-- START --

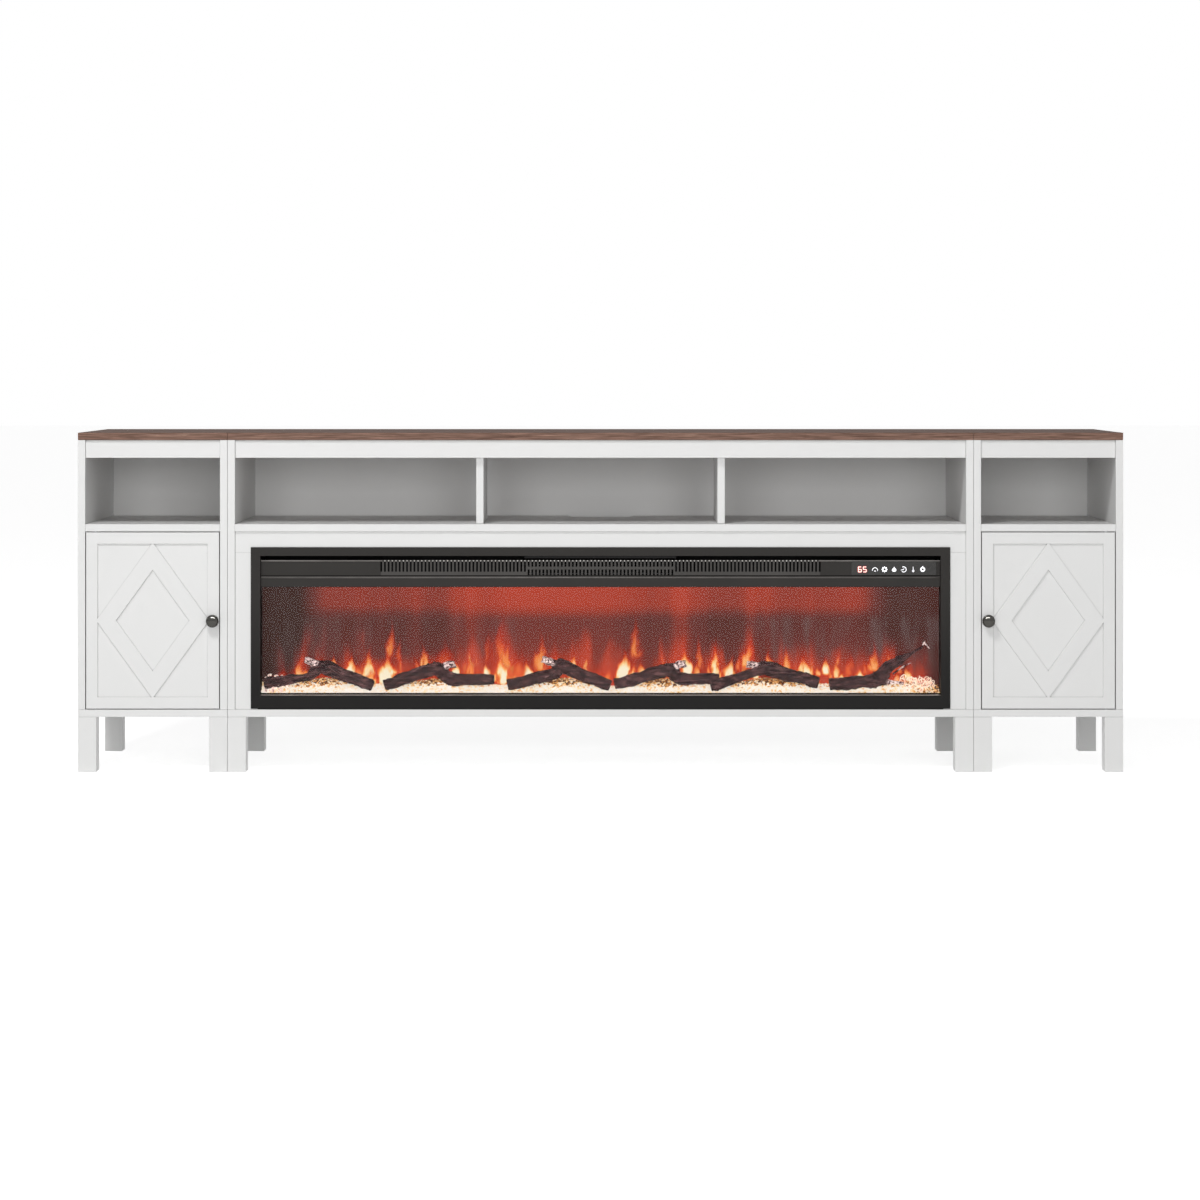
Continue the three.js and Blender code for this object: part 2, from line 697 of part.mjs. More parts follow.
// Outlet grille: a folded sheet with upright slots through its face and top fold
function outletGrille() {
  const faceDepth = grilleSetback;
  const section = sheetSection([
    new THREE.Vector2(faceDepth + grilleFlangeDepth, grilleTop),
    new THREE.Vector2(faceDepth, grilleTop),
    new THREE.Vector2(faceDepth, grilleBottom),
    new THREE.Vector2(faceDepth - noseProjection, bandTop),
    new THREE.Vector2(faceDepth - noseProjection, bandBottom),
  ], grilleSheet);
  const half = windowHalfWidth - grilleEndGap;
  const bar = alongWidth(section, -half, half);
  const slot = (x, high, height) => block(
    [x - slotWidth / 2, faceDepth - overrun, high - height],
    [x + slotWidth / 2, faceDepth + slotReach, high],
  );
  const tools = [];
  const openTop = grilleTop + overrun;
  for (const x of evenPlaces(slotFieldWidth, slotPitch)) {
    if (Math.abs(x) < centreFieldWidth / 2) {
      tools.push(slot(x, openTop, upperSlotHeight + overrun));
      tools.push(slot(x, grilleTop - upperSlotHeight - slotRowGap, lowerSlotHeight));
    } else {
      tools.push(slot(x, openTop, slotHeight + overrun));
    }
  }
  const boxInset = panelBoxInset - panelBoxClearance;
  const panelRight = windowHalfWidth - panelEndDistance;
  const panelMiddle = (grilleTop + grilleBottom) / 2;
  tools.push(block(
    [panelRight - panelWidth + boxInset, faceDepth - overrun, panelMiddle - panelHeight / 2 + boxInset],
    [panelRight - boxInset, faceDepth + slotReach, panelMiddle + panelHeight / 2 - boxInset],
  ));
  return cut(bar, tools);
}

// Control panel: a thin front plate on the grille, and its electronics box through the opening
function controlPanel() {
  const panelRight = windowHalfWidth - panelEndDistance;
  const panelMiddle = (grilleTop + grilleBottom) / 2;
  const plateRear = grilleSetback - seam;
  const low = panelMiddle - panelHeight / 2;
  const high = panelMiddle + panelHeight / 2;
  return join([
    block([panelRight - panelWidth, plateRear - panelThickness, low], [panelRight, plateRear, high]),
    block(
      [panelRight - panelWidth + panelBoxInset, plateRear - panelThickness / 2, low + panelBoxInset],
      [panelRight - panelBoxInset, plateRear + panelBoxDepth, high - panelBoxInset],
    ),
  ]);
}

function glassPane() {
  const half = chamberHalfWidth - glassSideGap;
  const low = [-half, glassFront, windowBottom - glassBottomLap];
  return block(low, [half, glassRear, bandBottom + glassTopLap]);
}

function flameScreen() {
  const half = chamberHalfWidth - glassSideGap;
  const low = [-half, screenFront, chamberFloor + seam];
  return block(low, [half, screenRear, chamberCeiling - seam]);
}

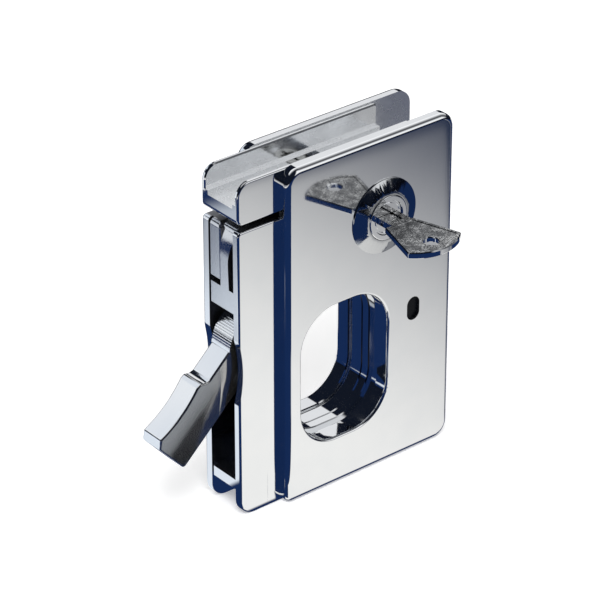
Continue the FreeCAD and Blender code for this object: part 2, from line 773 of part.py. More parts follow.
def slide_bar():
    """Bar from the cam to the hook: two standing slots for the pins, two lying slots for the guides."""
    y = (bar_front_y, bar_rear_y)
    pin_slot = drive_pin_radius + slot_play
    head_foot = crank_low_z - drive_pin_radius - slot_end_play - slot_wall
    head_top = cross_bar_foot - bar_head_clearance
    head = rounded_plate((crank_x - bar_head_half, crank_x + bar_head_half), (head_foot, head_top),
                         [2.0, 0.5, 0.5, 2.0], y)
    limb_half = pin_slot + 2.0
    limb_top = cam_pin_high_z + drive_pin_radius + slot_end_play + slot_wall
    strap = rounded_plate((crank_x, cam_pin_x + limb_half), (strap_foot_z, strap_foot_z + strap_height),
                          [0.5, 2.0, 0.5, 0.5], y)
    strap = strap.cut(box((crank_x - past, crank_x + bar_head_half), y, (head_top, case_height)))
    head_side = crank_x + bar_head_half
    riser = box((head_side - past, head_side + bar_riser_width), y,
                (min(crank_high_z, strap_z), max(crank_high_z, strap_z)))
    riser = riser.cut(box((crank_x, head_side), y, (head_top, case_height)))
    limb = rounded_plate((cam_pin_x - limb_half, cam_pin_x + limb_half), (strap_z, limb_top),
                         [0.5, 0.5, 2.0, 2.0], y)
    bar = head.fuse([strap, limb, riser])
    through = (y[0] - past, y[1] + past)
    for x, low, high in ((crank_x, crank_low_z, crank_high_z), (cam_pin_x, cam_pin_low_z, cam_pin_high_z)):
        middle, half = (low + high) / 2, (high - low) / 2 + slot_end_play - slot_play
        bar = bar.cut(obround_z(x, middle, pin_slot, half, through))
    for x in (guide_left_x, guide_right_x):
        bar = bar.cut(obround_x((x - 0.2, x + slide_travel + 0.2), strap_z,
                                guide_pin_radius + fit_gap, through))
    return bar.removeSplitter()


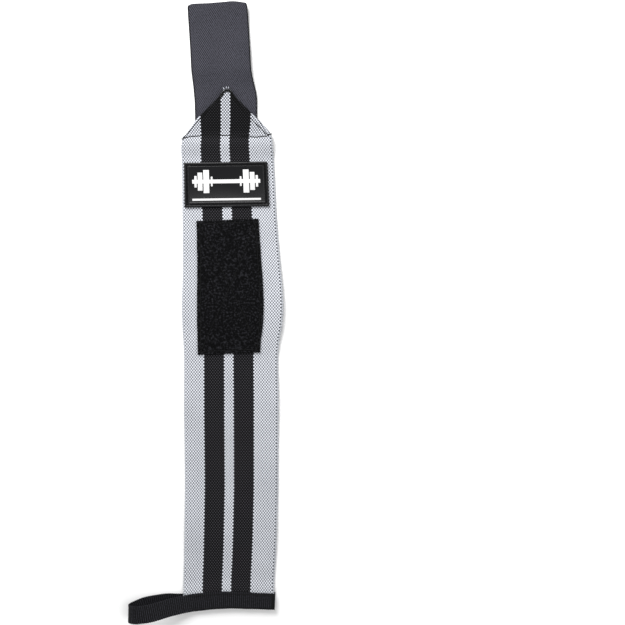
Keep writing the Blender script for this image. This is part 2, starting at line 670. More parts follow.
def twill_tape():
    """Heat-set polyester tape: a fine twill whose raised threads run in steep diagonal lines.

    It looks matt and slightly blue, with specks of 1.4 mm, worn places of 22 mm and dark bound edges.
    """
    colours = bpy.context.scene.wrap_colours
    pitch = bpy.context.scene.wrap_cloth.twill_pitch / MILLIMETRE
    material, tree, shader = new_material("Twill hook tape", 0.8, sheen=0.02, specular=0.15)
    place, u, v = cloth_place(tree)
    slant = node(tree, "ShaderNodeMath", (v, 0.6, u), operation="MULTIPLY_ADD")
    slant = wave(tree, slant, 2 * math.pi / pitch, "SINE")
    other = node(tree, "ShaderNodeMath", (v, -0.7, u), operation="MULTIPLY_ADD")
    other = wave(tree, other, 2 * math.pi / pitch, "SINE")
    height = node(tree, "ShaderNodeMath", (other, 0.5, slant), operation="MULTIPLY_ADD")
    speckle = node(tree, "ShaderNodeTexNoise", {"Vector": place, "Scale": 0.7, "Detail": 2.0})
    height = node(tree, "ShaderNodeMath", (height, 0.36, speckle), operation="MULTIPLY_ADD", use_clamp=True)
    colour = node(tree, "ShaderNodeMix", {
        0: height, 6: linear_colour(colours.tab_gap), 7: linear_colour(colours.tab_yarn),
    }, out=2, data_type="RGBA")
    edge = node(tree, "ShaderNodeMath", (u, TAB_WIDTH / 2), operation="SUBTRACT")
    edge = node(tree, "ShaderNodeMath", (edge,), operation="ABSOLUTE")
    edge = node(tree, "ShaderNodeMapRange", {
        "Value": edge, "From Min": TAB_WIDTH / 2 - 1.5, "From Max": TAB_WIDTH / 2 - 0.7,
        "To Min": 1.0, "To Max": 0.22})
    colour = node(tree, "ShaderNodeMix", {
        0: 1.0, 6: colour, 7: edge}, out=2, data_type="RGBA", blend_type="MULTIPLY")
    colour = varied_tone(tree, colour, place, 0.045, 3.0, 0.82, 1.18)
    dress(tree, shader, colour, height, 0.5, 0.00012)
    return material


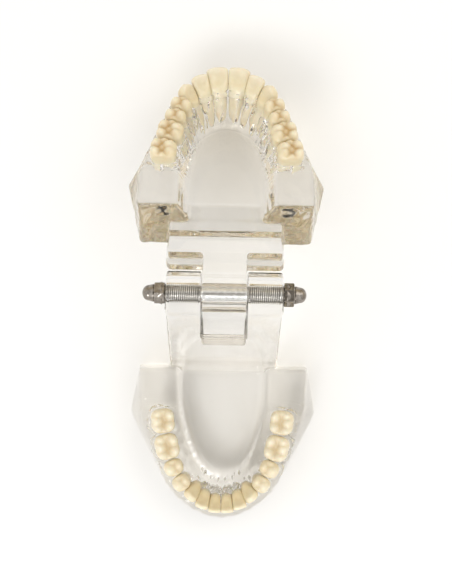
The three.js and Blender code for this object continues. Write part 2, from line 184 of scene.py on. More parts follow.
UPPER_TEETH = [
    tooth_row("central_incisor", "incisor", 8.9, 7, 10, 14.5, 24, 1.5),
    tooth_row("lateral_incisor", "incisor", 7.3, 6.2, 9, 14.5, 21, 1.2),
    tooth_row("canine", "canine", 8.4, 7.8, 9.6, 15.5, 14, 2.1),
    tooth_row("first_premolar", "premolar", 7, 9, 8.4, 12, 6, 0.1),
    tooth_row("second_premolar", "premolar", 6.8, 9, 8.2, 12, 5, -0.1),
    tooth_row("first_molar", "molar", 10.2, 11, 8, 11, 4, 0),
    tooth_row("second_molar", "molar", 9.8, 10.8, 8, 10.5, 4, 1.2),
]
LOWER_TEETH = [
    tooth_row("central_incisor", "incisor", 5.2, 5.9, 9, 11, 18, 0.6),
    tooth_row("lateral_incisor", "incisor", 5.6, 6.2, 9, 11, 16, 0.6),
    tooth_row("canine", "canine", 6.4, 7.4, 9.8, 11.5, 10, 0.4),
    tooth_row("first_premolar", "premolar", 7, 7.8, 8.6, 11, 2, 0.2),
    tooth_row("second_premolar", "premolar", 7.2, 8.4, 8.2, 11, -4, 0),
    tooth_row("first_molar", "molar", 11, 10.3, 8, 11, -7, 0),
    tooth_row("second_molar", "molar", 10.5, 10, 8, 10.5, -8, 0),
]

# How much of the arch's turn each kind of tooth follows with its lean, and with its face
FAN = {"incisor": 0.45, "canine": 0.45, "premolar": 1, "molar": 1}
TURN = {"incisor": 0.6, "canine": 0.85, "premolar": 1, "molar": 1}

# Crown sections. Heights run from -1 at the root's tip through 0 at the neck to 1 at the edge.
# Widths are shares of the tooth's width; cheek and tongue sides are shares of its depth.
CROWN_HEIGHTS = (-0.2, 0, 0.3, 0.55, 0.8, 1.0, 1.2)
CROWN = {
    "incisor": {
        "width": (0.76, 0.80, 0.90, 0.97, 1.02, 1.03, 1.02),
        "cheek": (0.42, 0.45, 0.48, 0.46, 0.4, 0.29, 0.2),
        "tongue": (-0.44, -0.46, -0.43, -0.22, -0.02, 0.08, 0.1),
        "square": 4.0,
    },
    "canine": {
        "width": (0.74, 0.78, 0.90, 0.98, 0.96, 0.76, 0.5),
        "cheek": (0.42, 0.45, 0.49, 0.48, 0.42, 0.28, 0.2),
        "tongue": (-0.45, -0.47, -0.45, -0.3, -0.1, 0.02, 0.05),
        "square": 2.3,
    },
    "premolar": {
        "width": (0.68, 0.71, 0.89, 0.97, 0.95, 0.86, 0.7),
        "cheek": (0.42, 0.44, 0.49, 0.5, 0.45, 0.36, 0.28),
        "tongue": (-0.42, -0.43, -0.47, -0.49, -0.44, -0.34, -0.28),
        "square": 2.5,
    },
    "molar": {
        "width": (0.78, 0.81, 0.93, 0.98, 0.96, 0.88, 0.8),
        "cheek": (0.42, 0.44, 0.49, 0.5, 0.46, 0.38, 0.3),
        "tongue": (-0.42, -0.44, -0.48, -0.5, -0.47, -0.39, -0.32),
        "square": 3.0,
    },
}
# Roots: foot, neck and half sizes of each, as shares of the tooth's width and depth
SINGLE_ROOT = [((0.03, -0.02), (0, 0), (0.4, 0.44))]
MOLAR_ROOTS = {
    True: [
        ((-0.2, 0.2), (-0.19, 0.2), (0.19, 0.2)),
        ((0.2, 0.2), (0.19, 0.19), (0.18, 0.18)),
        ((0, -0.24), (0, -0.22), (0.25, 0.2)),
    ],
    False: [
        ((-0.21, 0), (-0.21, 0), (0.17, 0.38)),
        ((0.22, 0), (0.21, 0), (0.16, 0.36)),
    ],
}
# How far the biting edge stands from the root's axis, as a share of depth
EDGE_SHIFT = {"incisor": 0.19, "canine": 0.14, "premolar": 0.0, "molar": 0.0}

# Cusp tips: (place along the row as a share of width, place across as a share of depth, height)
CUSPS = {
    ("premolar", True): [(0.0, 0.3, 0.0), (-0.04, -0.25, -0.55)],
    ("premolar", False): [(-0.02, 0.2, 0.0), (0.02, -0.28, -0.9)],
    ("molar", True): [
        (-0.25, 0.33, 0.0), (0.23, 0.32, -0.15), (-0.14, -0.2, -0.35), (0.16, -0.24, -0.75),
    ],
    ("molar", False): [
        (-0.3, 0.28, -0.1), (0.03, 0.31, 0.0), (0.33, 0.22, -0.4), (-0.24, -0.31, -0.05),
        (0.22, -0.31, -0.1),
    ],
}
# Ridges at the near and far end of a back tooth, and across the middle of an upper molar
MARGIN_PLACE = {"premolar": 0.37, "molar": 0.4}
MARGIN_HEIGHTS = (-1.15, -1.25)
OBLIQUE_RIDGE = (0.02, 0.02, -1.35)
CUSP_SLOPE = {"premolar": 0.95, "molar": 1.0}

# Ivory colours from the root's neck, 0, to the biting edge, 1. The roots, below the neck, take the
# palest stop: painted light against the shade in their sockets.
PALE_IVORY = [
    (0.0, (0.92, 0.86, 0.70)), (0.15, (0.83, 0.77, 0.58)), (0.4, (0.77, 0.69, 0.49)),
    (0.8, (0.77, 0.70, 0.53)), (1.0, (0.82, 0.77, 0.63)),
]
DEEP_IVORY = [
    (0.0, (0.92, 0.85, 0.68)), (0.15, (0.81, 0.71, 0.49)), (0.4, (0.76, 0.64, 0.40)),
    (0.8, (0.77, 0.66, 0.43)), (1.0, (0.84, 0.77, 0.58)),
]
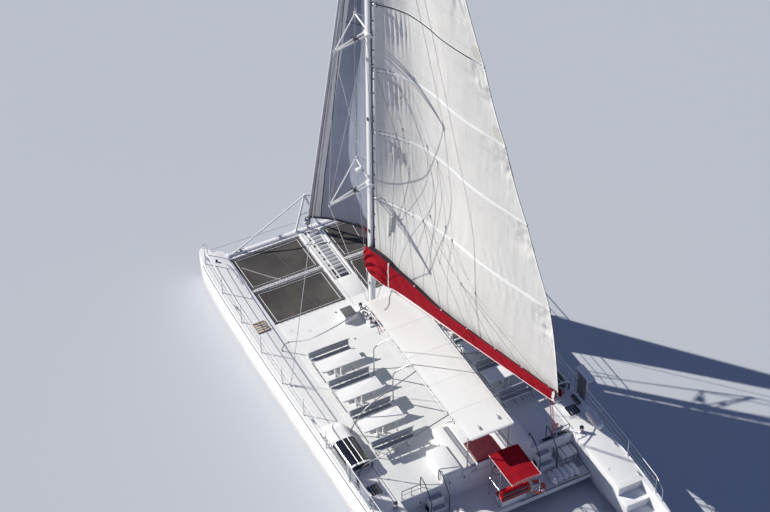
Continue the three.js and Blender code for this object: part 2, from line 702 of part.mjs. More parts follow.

-- END --

■ Written exercise: Using the material above, copy every line in which the string "scene" occurs.

■ The result:
    colours = bpy.context.scene.wrap_colours
    pitch = bpy.context.scene.wrap_cloth.twill_pitch / MILLIMETRE
The three.js and Blender code for this object continues. Write part 2, from line 184 of scene.py on. More parts follow.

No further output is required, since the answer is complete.